In his reply brief, plaintiff asserts that the appeal is allowed because he can bring up all related orders entered before the notice of appeal. The appeal from a final judgment draws in question allprior nonfinal orders that produced the judgment. In re Estate of Nicholson, 268 Ill. App. 3d 689, 694, 644 N.E.2d 47, 205 Ill. Dec. 831 (1994); Burtell v. First Charter Service Corp., 76 Ill. 2d 427, 433, 394 N.E.2d 380, 31 Ill. Dec. 178 (1979). A prior nonfinal order is reviewable if it is a step in the procedural progression leading to the judgment specified in the notice of appeal. Nicholson, 268 Ill. App. 3d at 694; Burtell, 76 Ill. 2d at 434. In this matter, the protective order was not such a procedural step in the judgment in favor of Oak Lawn, and, thus, we lack jurisdiction to review the order.

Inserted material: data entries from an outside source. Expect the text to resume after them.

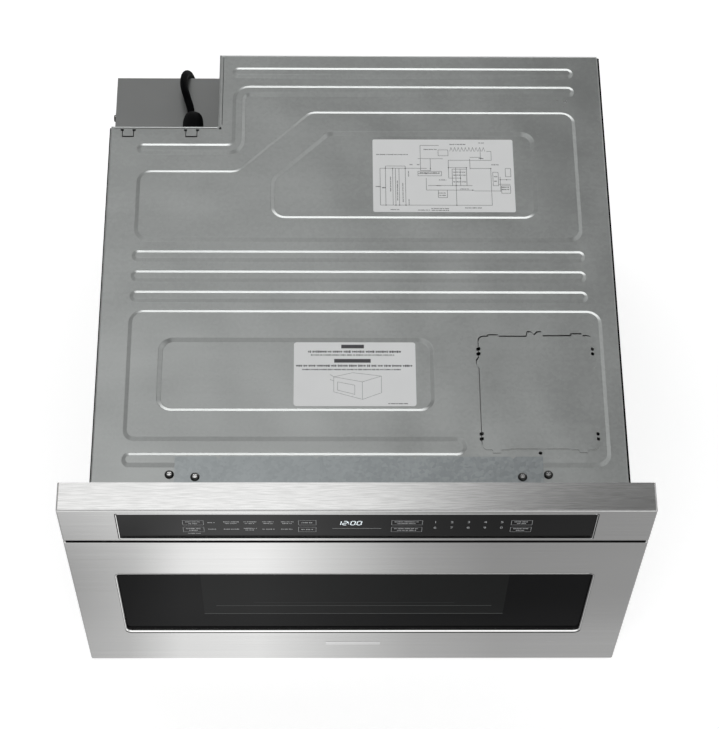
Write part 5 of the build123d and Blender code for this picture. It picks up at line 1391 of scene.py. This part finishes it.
# ---------------------------------------------------------------- power parts
# Transformer: varnished iron laminations with two enamelled copper windings; capacitor: an
# oval aluminium can with terminals in its lid; fan: black moulded housing and wheel.
laminations = coat(
    "varnished_laminations", {"Metallic": 0.5}, (0.06, 0.06, 0.06), (0.16, 0.155, 0.15),
    (1.0, 1.0), (0.40, 0.2), depth=0.0001, stretch=(0, 1800, 0),
)
enamel = coat(
    "enamelled_copper", {"Metallic": 0.7}, (0.30, 0.10, 0.035), (0.55, 0.22, 0.09),
    (1.0, 1.0), (0.25, 0.2), depth=0.0002, stretch=(0, 0, 1600),
)
core_low, core_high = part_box("hv_transformer")
core_y = (core_low.y + core_high.y) / 2
limb_half, yoke_top, yoke_foot = 0.0225, core_low.z + 0.012, core_high.z - 0.016
two_tone(
    "hv_transformer", laminations, enamel,
    lambda c: yoke_top < c.z < yoke_foot and abs(c.y - core_y) > limb_half,
)
lid_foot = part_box("hv_capacitor")[1].z - 0.0078
two_tone("hv_capacitor", rolled_sheet, moulded, lambda c: c.z > lid_foot)
paint(moulded, "cooling_fan_housing", "fan_impeller", "interlock_switch")
red_nylon = coat(
    "red_plunger", {}, (0.42, 0.03, 0.025), (0.55, 0.05, 0.04), (300.0,), (0.3, 0.2), rough=(900.0,)
)
paint(red_nylon, "switch_plunger")

# ---------------------------------------------------------------- circuit boards and lamps
# Boards are green lacquered laminate with dark moulded parts on them. The display is a
# smoked plastic block; the lamps are clear bulbs in plated boxes on the cavity's roof.
lacquer, at = finish("green_lacquer")
tracks = at.node(
    "ShaderNodeTexBrick", {"offset": 0.5}, {"Vector": at, "Scale": 240.0, "Mortar Size": 0.08}, 1
)
greens = tracks * 0.6 + at.noise(300.0) * 0.4
shade(lacquer, {}, {
    "Base Color": greens.tint((0.02, 0.12, 0.05), (0.05, 0.23, 0.11)),
    "Roughness": at.noise(500.0) * 0.15 + 0.28,
}, tracks, 0.00005)
filter_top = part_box("noise_filter_board")[0].z + 0.0085
two_tone("noise_filter_board", lacquer, moulded, lambda c: c.z > filter_top)
board_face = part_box("control_board")[1].y - 0.0018
two_tone("control_board", lacquer, moulded, lambda c: c.y < board_face)
smoked = coat(
    "smoked_display", {}, (0.010, 0.012, 0.014), (0.020, 0.023, 0.026),
    (120.0,), (0.08, 0.1), rough=(600.0,),
)
paint(smoked, "display_module")
bulb_glass = coat(
    "bulb_glass", {"IOR": 1.45, "Transmission Weight": 0.8}, (0.86, 0.84, 0.76), (0.93, 0.91, 0.84),
    (120.0,), (0.04, 0.06), rough=(400.0,),
)
lamp_low, lamp_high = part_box("oven_lamp")
lamp_middle = (lamp_low + lamp_high) / 2
bulb_reach, cap_foot = 0.016, lamp_high.z - 0.002
two_tone(
    "oven_lamp", plated, bulb_glass,
    lambda c: (c.xy - lamp_middle.xy).length < bulb_reach and c.z < cap_foot,
)
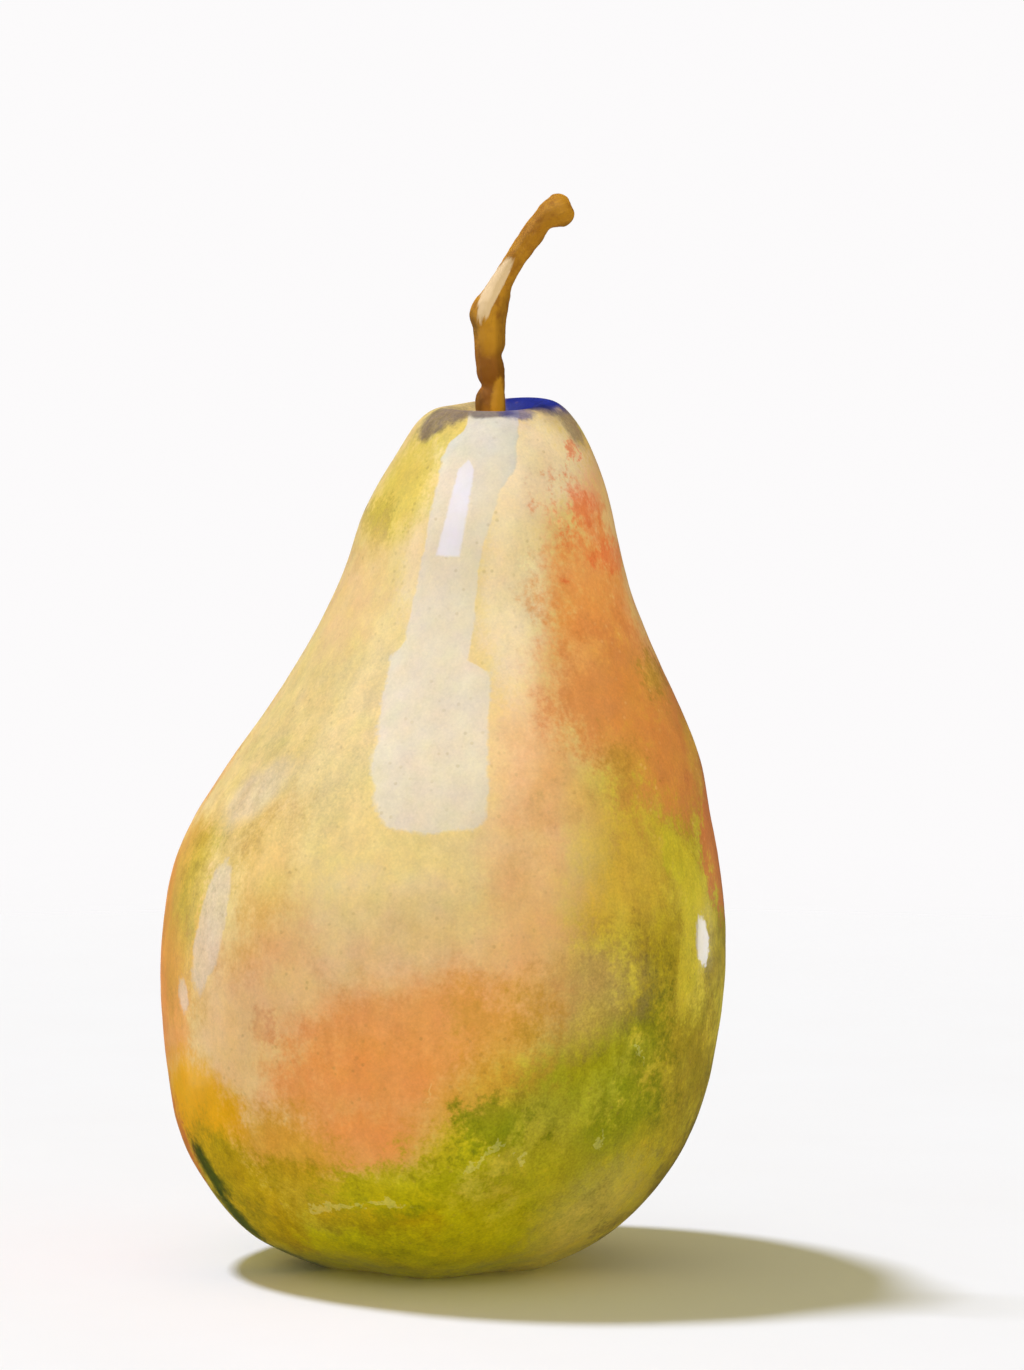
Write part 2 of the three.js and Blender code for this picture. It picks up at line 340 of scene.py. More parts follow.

In addition, plaintiff's brief has failed to cite any authority that he would be entitled to such a protective order. Supreme Court Rule 341(e)(7) provides that the appellant's brief shall contain the contentions of the appellant and the reasons thereof, with citations of authorities. 145 Ill. 2d R. 341(e)(7). Thus, because plaintiff failed to cite authority to support his arguments, we also deem his arguments waived. Pyskaty v. Oyama, 266 Ill. App. 3d 801, 822, 641 N.E.2d 552, 204 Ill. Dec. 328 (1994); Blomquist v. Kent, 264 Ill. App. 3d 331, 335, 636 N.E.2d 850, 201 Ill. Dec. 418 (1994).
Mr. Kalousek asks for sanctions pursuant to Supreme Court Rule 375(b) (134 Ill. 2d R. 375(b)) for the bringing of a frivolous appeal. However, plaintiff has presented this court with citations that allow the appeal of orders "related" to the final judgment. Even though we disagree with plaintiff's contention that the protective order was related to Oak Lawn's motion to dismiss, we cannot conclude that plaintiff did not have a good-faith argument in this matter.
For the foregoing reasons, the judgment of the trial court is affirmed.
McNULTY, P.J., and GORDON, J., concur.